To claim that we've seen all vampire types or that they must all follow one standard seems pretty silly to me in 4e where we have monsters broken specifically down by type regardless of what it actually is. Why aren't all kobolds minions? Why are there giant minions? etc...
 

Dice4Hire

First Post
Here's how I see it: a "class" is what a character focuses on to grow in power. A fighter trains with his weapons to become the king of the battlefield. A wizard practices his magic to bend reality to his whim. A vampire decides to focus on honing his vampiric abilities to get the most out of them.

Then why cannot races do the same thing?
 

Barastrondo

First Post
Then why cannot races do the same thing?

Probably because (a) nobody has written up an example of what sort of elf-powers would be used in lieu of things like archery, acrobatics, glamour-casting and the like, or (b) choices like the ranger class seem to emulate what people have in mind when they think of "elf-powers," or (c) both, really. If you had the presence of an elf class, they could: the only obstacle is that vampires are getting a class-style writeup before elves are.

What we're seeing here is an extrapolation of the idea that "class" is a rules mechanic, but not at all necessarily an in-character perception for any given fantasy world. There's nothing that says that any given character within a world would assume that a vampire must by necessity "have a class," or even that they would know what a mechanical "class" is. A class isn't a law of reality akin to the law of gravity -- it's a mechanical way of apportioning out powers as a character advances in level. And when you look at it under that skin, it's pretty evident that this purpose can be used to create things other than professions.
 



kaomera

Explorer
Why are DMs going to hate vampires? Don't people like vampires?
I dunno about DMs in general, but while the vampire class intrigues me and is the one reason I've seen so far for me to even glance at this book, I don't want to have to deal with the type of player who is going to become absolutely welded to this character. Specifically, there is a type of player who will only ever want to play a vampire once they become available and who will try and force the character on any game no matter how inappropriate it is. IME this player will likely also be annoying (as will the character as they play it) even before you have to deal with it in multiple campaigns in a row, and this is going to lead to the player not being able to get into / stay in games, which means he's always there when you want to start a new game.

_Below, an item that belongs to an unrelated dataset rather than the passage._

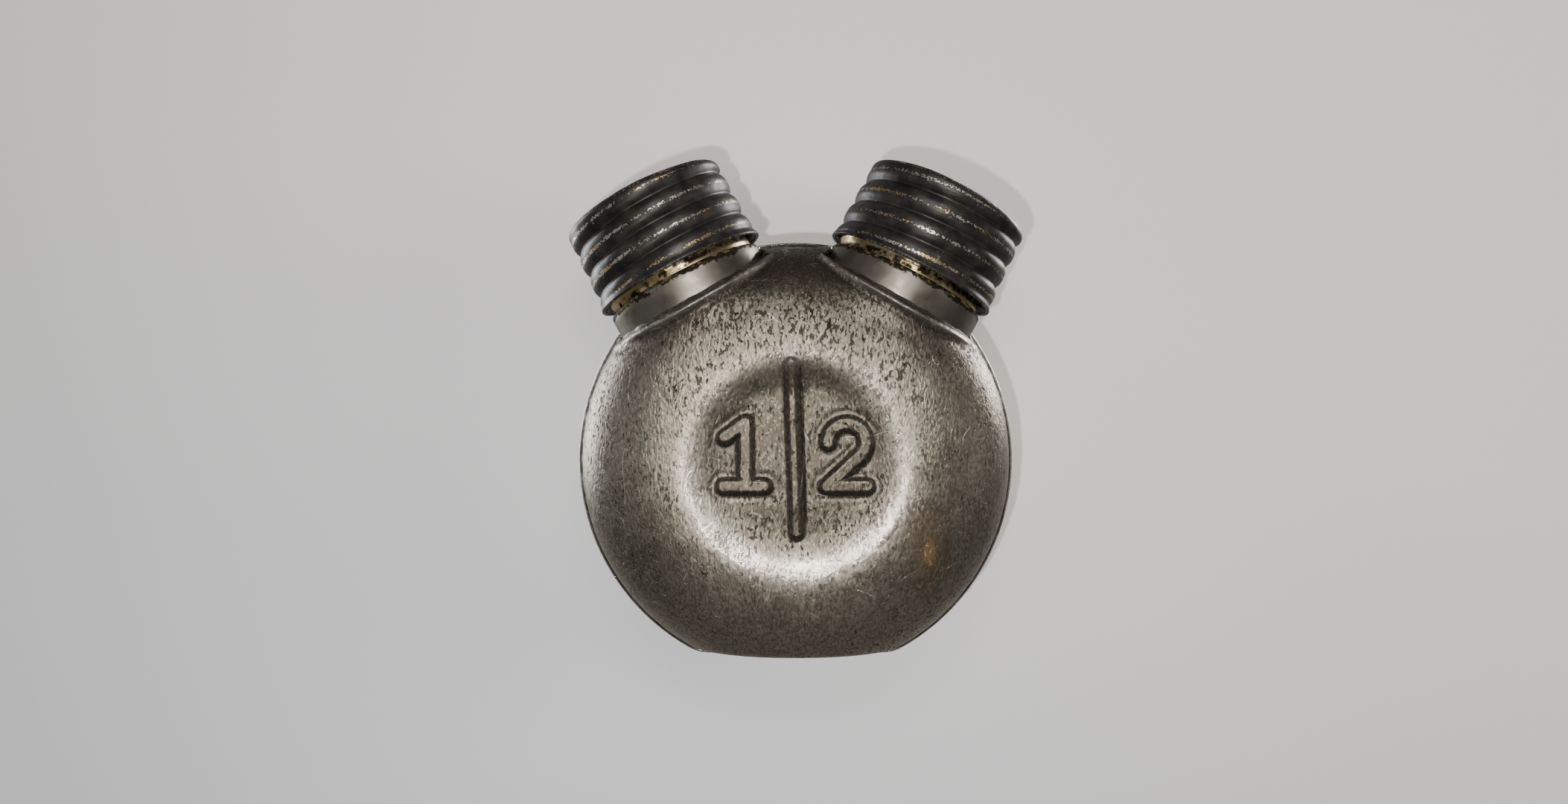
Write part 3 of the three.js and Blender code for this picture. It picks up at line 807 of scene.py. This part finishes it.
def ring(B, seg, r, s, edge=0.0, phase=0.5):
    th = np.arange(seg) * 2 * math.pi / seg
    p = np.stack([r * np.cos(th), r * np.sin(th), np.full(seg, s)], 1)
    i = np.arange(seg)
    return B.add(p, thread=thread_att(np.full(seg, s), np.full(seg, phase)), edge=np.full(seg, edge))


SEG = 176
ROWS = 18
CAP_R, CAP_TAPER, CAP_GROOVE, CAP_WALL, CAP_TOP = 12.0, 0.035, 0.62, 0.5, 12.0


def cap_wall(s, ph, off=0.0):
    amp = smooth(0.55, 1.5, s) * (1 - smooth(10.3, 11.0, s))
    u = 2 * np.minimum(ph, 1 - ph)
    rib = (1 - u) ** 2.6
    flare = 0.22 * (1 - smooth(0.15, 1.0, s))
    return CAP_R - CAP_TAPER * s + flare - amp * CAP_GROOVE * rib - off


def neck_wall(s, ph):
    amp = smooth(-0.75, 0.3, s) * (1 - smooth(8.8, 9.7, s))
    u = 2 * np.minimum(ph, 1 - ph)
    return 10.4 + 0.55 * amp * smooth(0.12, 0.95, u)


def gasket_mesh(name, body, side):
    B = Build()
    prof = [(0.4, 9.92), (3, 9.92), (6, 9.93), (9.2, 9.93), (9.9, 9.96), (10.15, 10.08), (10.25, 10.3), (10.27, 10.7), (10.24, 11.1), (10.12, 11.3), (9.8, 11.38), (7, 11.4), (3, 11.4), (0.4, 11.4)]
    rows = [ring(B, 96, r, s) for r, s in prof]
    for lo, hi in zip(rows[:-1], rows[1:]):
        B.bridge(lo, hi)
    c0 = B.add([[0, 0, 9.92]], thread=np.zeros((1, 3)), edge=np.zeros(1))
    c1 = B.add([[0, 0, 11.4]], thread=np.zeros((1, 3)), edge=np.zeros(1))
    B.fan(rows[0], int(c0[0]))
    B.fan(rows[-1], int(c1[0]))
    place = spout_place(side)

    def put(v):
        v = v.copy()
        v[:, 2] += 0.05 * soft_noise(v, 5.0, 41) * smooth(9.0, 5.0, np.hypot(v[:, 0], v[:, 1]))
        return place(v)
    return B.make(name, M_LEATHER, body, [name], place=put)


def cap_mesh(name, body, side, seed):
    B = Build()

    def edge(s):
        return 0.0 * np.asarray(s, float)
    lo, hi = helix_skin(B, SEG, ROWS, 0.28, 11.0, cap_wall, edge)
    # rounded top edge and top
    r11 = CAP_R - CAP_TAPER * 11.0
    prev = hi
    for k in range(1, 9):
        t = k / 8 * math.pi / 2
        cur = ring(B, SEG, r11 - 0.95 * (1 - math.cos(t)), 11.0 + 0.95 * math.sin(t), 0.0 if k < 3 else 0.75, 0.0)
        B.bridge(prev, cur)
        prev = cur
    for r, s, e in ((10.1, 11.97, 0.45), (9.6, 11.98, 0.25), (8.6, 11.96, 0.15), (7.0, 11.93, 0.1), (5.0, 11.90, 0.1), (3.0, 11.88, 0.1), (1.2, 11.87, 0.1)):
        cur = ring(B, SEG, r, s, e, 0.0)
        B.bridge(prev, cur)
        prev = cur
    c = B.add([[0, 0, 11.87]], thread=np.array([[1.0, 0, 1]]), edge=np.zeros(1))
    B.fan(prev, int(c[0]))
    # rolled mouth
    prev = lo
    rl = float(cap_wall(np.array([0.28]), np.array([0.5]))[0])
    for dr, s, e in ((0.02, 0.16, 0.3), (-0.03, 0.06, 0.8), (-0.14, 0.0, 0.9), (-0.30, 0.0, 0.7), (-0.42, 0.06, 0.4), (-0.48, 0.18, 0.1), (-0.5, 0.3, 0.0)):
        cur = ring(B, SEG, rl + dr, s, e, 0.0)
        B.bridge(cur, prev)
        prev = cur

    def inner(s, ph):
        return cap_wall(s, ph, CAP_WALL)
    lo2, hi2 = helix_skin(B, SEG, max(8, ROWS // 2), 0.3, 10.9, inner, edge)
    for a, b in zip(prev.tolist(), lo2.tolist()):
        pass
    B.bridge(prev, lo2)
    ri = float(inner(np.array([10.9]), np.array([0.5]))[0])
    prev = hi2
    for r, s in ((ri - 0.1, 11.2), (ri - 0.35, 11.42), (ri - 0.8, 11.5), (8, 11.5), (4, 11.48), (1, 11.47)):
        cur = ring(B, SEG, r, s)
        B.bridge(prev, cur)
        prev = cur
    c = B.add([[0, 0, 11.47]], thread=np.zeros((1, 3)), edge=np.zeros(1))
    B.fan(prev, int(c[0]))
    place = spout_place(side)

    def put(v):
        v = v.copy()
        rad = np.hypot(v[:, 0], v[:, 1])
        bump = 1 + (0.035 * soft_noise(v, 9.0, seed) + 0.018 * soft_noise(v, 3.0, seed + 1)) / np.maximum(rad, 3)
        v[:, 0] *= bump
        v[:, 1] *= bump
        v[:, 2] += 0.05 * soft_noise(v, 10.0, seed + 2) * smooth(11.0, 12.0, v[:, 2])
        return place(v)
    return B.make(name, M_CAP, body, [name], place=put)


def neck_mesh(name, side):
    B = Build()
    lo, hi = helix_skin(B, SEG, max(8, ROWS - 4), -0.85, 9.75, neck_wall)
    prev = hi
    for r, s in ((10.3, 9.80), (10.1, 9.83), (9.95, 9.80), (9.87, 9.72), (9.85, 9.5), (9.85, 6.0), (9.85, 2.0), (9.85, -1.0), (9.85, -3.2), (9.95, -3.36), (10.2, -3.4), (10.36, -3.3), (10.4, -3.0), (10.4, -1.5)):
        cur = ring(B, SEG, r, s)
        B.bridge(prev, cur)
        prev = cur
    B.bridge(prev, lo)
    return B.make(name, M_BRASS, "bottle", [name], place=spout_place(side))


def collar_mesh(name, side, seed):
    B = Build()
    seg = 200
    R = COLLAR_R
    prof = [(R, -7.2), (R, -6.6)] + [(R, s) for s in np.linspace(-6.2, -2.2, 14)]
    for k in range(1, 9):
        t = k / 8 * math.pi / 2
        prof.append((R - 0.72 * (1 - math.cos(t)), -1.62 + 0.72 * math.sin(t)))
    prof += [(10.62, -0.92), (10.56, -1.0), (10.55, -1.4), (10.7, -1.7), (10.85, -2.1), (10.85, -4.5), (10.85, -7.1), (10.95, -7.2), (R - 0.1, -7.25), (R, -7.2)]
    th = np.arange(seg) * 2 * math.pi / seg
    rows = []
    for r, s in prof:
        p = np.stack([r * np.cos(th), r * np.sin(th), np.full(seg, s)], 1)
        rows.append(B.add(p, along=np.full(seg, s)))
    for lo, hi in zip(rows[:-1], rows[1:]):
        B.bridge(lo, hi)
    place = spout_place(side)

    def put(v):
        v = v.copy()
        rad = np.hypot(v[:, 0], v[:, 1])
        bump = 1 + (0.03 * soft_noise(v, 8.0, seed)) / np.maximum(rad, 3)
        v[:, 0] *= bump
        v[:, 1] *= bump
        return place(v)
    return B.make(name, M_TIN, "bottle", [name], place=put)


# ---------------------------------------------------------------- solder at the sleeve mouths
def foot_mesh(name, side, seed):
    o, ex, ey, ax = spout_axes(side)
    seg = 480
    th = np.arange(seg) * 2 * math.pi / seg
    nc = np.cos(th)[:, None] * ex + np.sin(th)[:, None] * ey

    def inside(s, r):
        p = o + nc * r + s[:, None] * ax
        return sleeve_coords(p[:, 0], p[:, 2] - ZC, side)[2]
    lo = np.full(seg, -9.5)
    hi = np.full(seg, 3.0)
    for _ in range(40):
        mid = (lo + hi) / 2
        f = inside(mid, COLLAR_R)
        hi = np.where(f < 0, mid, hi)
        lo = np.where(f < 0, lo, mid)
    s = (lo + hi) / 2
    for _ in range(4):
        s = (np.roll(s, 1) + s + np.roll(s, -1)) / 3
    base = o + nc * COLLAR_R + s[:, None] * ax
    w = 0.30 + 0.06 * soft_noise(base, 3.6, seed)
    w2 = 0.34 + 0.07 * soft_noise(base, 2.9, seed + 1)
    B = Build()
    rows = []
    sec = [(-0.40, 0.30), (-0.10, 0.36), (0.06, 0.28), (0.18, 0.17), (0.28, 0.08), (0.38, 0.02), (0.45, -0.05)]
    for a_, r_ in sec:
        along = (a_ * w2 / 0.34 if a_ > 0 else a_)
        out = r_ * (w / 0.30 if r_ > 0 else 1)
        rows.append(B.add(base + nc * np.reshape(out, (-1, 1)) * np.ones((seg, 1)) + np.reshape(along, (-1, 1)) * ax))
    for a_, b_ in zip(rows[:-1], rows[1:]):
        B.bridge(a_, b_)
    return B.make(name, M_SEAM, "bottle", [name])


for label, side in (("left", -1), ("right", 1)):
    k = 50 if side < 0 else 70
    collar_mesh(f"{label}_collar", side, k)
    foot_mesh(f"{label}_collar_solder", side, k + 3)
    neck_mesh(f"{label}_threaded_neck", side)
    gasket_mesh(f"{label}_cap_gasket", f"{label}_gasket", side)
    cap_mesh(f"{label}_cap", f"{label}_cap", side, k + 6)

# ---------------------------------------------------------------- paper behind the bottle
PAPER_Y = 13.0


def paper():
    m, nt, b, out = mat("paper")
    n = Net(nt)
    co = n.coords()
    x, y, z = n.xyz(co)
    # painted light: the paper glows by emission, brighter and warmer towards the upper right
    warm = n.range(n.math("ADD", n.math("MULTIPLY", x, 0.5), z), -0.03, 0.075, 0.0, 1.0, False)
    n.put(b.inputs["Base Color"], n.mix(warm, (0.84, 0.84, 0.84), (0.90, 0.86, 0.845)))
    n.put(b.inputs["Emission Color"], n.mix(warm, (0.325, 0.328, 0.324), (0.560, 0.495, 0.470)))
    b.inputs["Emission Strength"].default_value = 0.58
    b.inputs["Roughness"].default_value = 0.95
    b.inputs["Specular IOR Level"].default_value = 0.0
    h = n.math("ADD", n.noise(co, 900, 4), n.math("MULTIPLY", n.noise(co, 60, 3), 3.0))
    n.put(b.inputs["Normal"], n.bump(h, 0.12, 0.0002))
    clear = n.node("ShaderNodeBsdfTransparent")
    mixer = n.node("ShaderNodeMixShader")
    geo = n.node("ShaderNodeNewGeometry")
    nt.links.new(geo.outputs["Backfacing"], mixer.inputs[0])
    nt.links.new(b.outputs[0], mixer.inputs[1])
    nt.links.new(clear.outputs[0], mixer.inputs[2])
    nt.links.new(mixer.outputs[0], out.inputs[0])
    N = 60
    u = np.linspace(-900, 900, N)
    gx, gz = np.meshgrid(u, u)
    v = np.stack([gx.ravel(), np.full(N * N, PAPER_Y), gz.ravel() + 30], 1)
    faces = []
    for j in range(N - 1):
        for i in range(N - 1):
            a = j * N + i
            faces.append([a, a + 1, a + N + 1, a + N])   # faces -Y
    me = bpy.data.meshes.new("paper")
    me.from_pydata((v * MM).tolist(), [], faces)
    me.update()
    ob = bpy.data.objects.new("paper", me)
    bpy.context.scene.collection.objects.link(ob)
    me.materials.append(m)
    ob.visible_diffuse = False
    ob.visible_glossy = False
    ob.visible_transmission = False
    ob.visible_shadow = False
    return ob


paper()


# ---------------------------------------------------------------- light
def area(name, loc, aim, size, power, color, shape="RECTANGLE", size_y=None):
    d = bpy.data.lights.new(name, "AREA")
    d.energy = power
    d.color = color
    d.shape = shape
    d.size = size
    if size_y:
        d.size_y = size_y
    o = bpy.data.objects.new(name, d)
    bpy.context.scene.collection.objects.link(o)
    o.location = Vector(loc) * MM
    o.rotation_euler = (Vector(aim) * MM - o.location).to_track_quat("-Z", "Y").to_euler()
    return o


# lamps for the metal leave the paper alone, and lamps for the paper leave the metal alone
area("flash", (-19, -150, 19), (0, 0, 30), 7 * MM, 0.030, (1.0, 0.94, 0.86), "DISK").visible_diffuse = False
area("lamp", (4, -234, 92), (0, 0, 30), 46 * MM, 0.165, (1.0, 0.965, 0.905), "RECTANGLE", 26 * MM).visible_diffuse = False
area("ceiling_top", (10, -360, 255), (0, 0, 30), 240 * MM, 0.40, (1.0, 0.985, 0.96), "RECTANGLE", 110 * MM)
area("fill_left", (-420, -250, 40), (0, 0, 30), 220 * MM, 0.08, (0.92, 0.95, 1.0), "RECTANGLE", 300 * MM)
area("fill_right", (440, -240, 70), (0, 0, 30), 220 * MM, 0.08, (1.0, 0.97, 0.94), "RECTANGLE", 300 * MM)
area("back_right", (430, 330, 260), (0, 0, 30), 260 * MM, 2.6, (1.0, 0.98, 0.95), "RECTANGLE", 300 * MM)
area("back_left", (-470, 300, 120), (0, 0, 30), 260 * MM, 1.8, (0.96, 0.98, 1.0), "RECTANGLE", 300 * MM)
area("paper_key", (-19, -151, 17), (0, 0, 30), 5 * MM, 0.14, (0.93, 0.975, 1.0), "DISK").visible_glossy = False
area("window_right", (420, -200, 90), (0, 0, 30), 190 * MM, 0.70, (1.0, 0.97, 0.93), "RECTANGLE", 200 * MM).visible_glossy = False

world = bpy.data.worlds.new("room")
bpy.context.scene.world = world
world.use_nodes = True
wn = world.node_tree
wn.nodes.clear()
W = Net(wn)
tc = W.node("ShaderNodeTexCoord").outputs["Generated"]
wx, wy, wz = W.xyz(tc)
behind = W.range(wy, 0.15, 0.95)
room = W.mix(W.range(wz, -0.6, 0.9), (0.085, 0.081, 0.076), (0.105, 0.099, 0.092))
room = W.mix(W.math("MULTIPLY", behind, 0.9), room, (0.34, 0.33, 0.32))
front = W.range(wy, -0.80, -0.99)
room = W.mix(W.math("MULTIPLY", front, 0.8), room, (0.20, 0.19, 0.18))
path = W.node("ShaderNodeLightPath").outputs["Is Camera Ray"]
sky = W.mix(path, room, (0.42, 0.41, 0.40))
bg = W.node("ShaderNodeBackground")
W.put(bg.inputs["Color"], sky)
bg.inputs["Strength"].default_value = 1.0
wo = W.node("ShaderNodeOutputWorld")
wn.links.new(bg.outputs[0], wo.inputs[0])

# ---------------------------------------------------------------- camera
cd = bpy.data.cameras.new("camera")
cam = bpy.data.objects.new("camera", cd)
bpy.context.scene.collection.objects.link(cam)
bpy.context.scene.camera = cam
cam.location = Vector((-1.61, -146.0, 34.72)) * MM
cam.rotation_euler = (math.pi / 2, 0, 0)
cd.sensor_fit = "HORIZONTAL"
cd.sensor_width = 36.0
cd.lens = 23.96
cd.clip_start = 0.005
cd.clip_end = 20.0
cd.dof.use_dof = False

My own fault for not learning to be more forceful (or: impolite) about turning people away from my games. But yeah - there's at least two players I know who, once this book is out, if they hear I'm going to be starting a game (and regardless of if I'm looking for players or not) I'm going to end up having to have a long, boring conversation about why they can't join.
 

Incenjucar

Legend
Personally, I absolutely love the idea of monsters as a class. I would love to see more like this, if the rules are done well. When I sent in my setting to WotC during the big search, one of the core ideas was a class where a PC basically built themselves into their own unique monster, mutating themselves into whatever they wanted to be, and this is one step closer to that. I'd love to see a yuani-ti or medusa version of this kind of class, an illithid, and maybe a golem-izing class (we already have a PrC along these lines). Throw in a werecreature class and you've got an awesome Halloween monster book.

Honestly I'm a little surprised at the degree of WoD/Twilight paranoia. Yes some people like vampires way too much, but that issue exists for everything.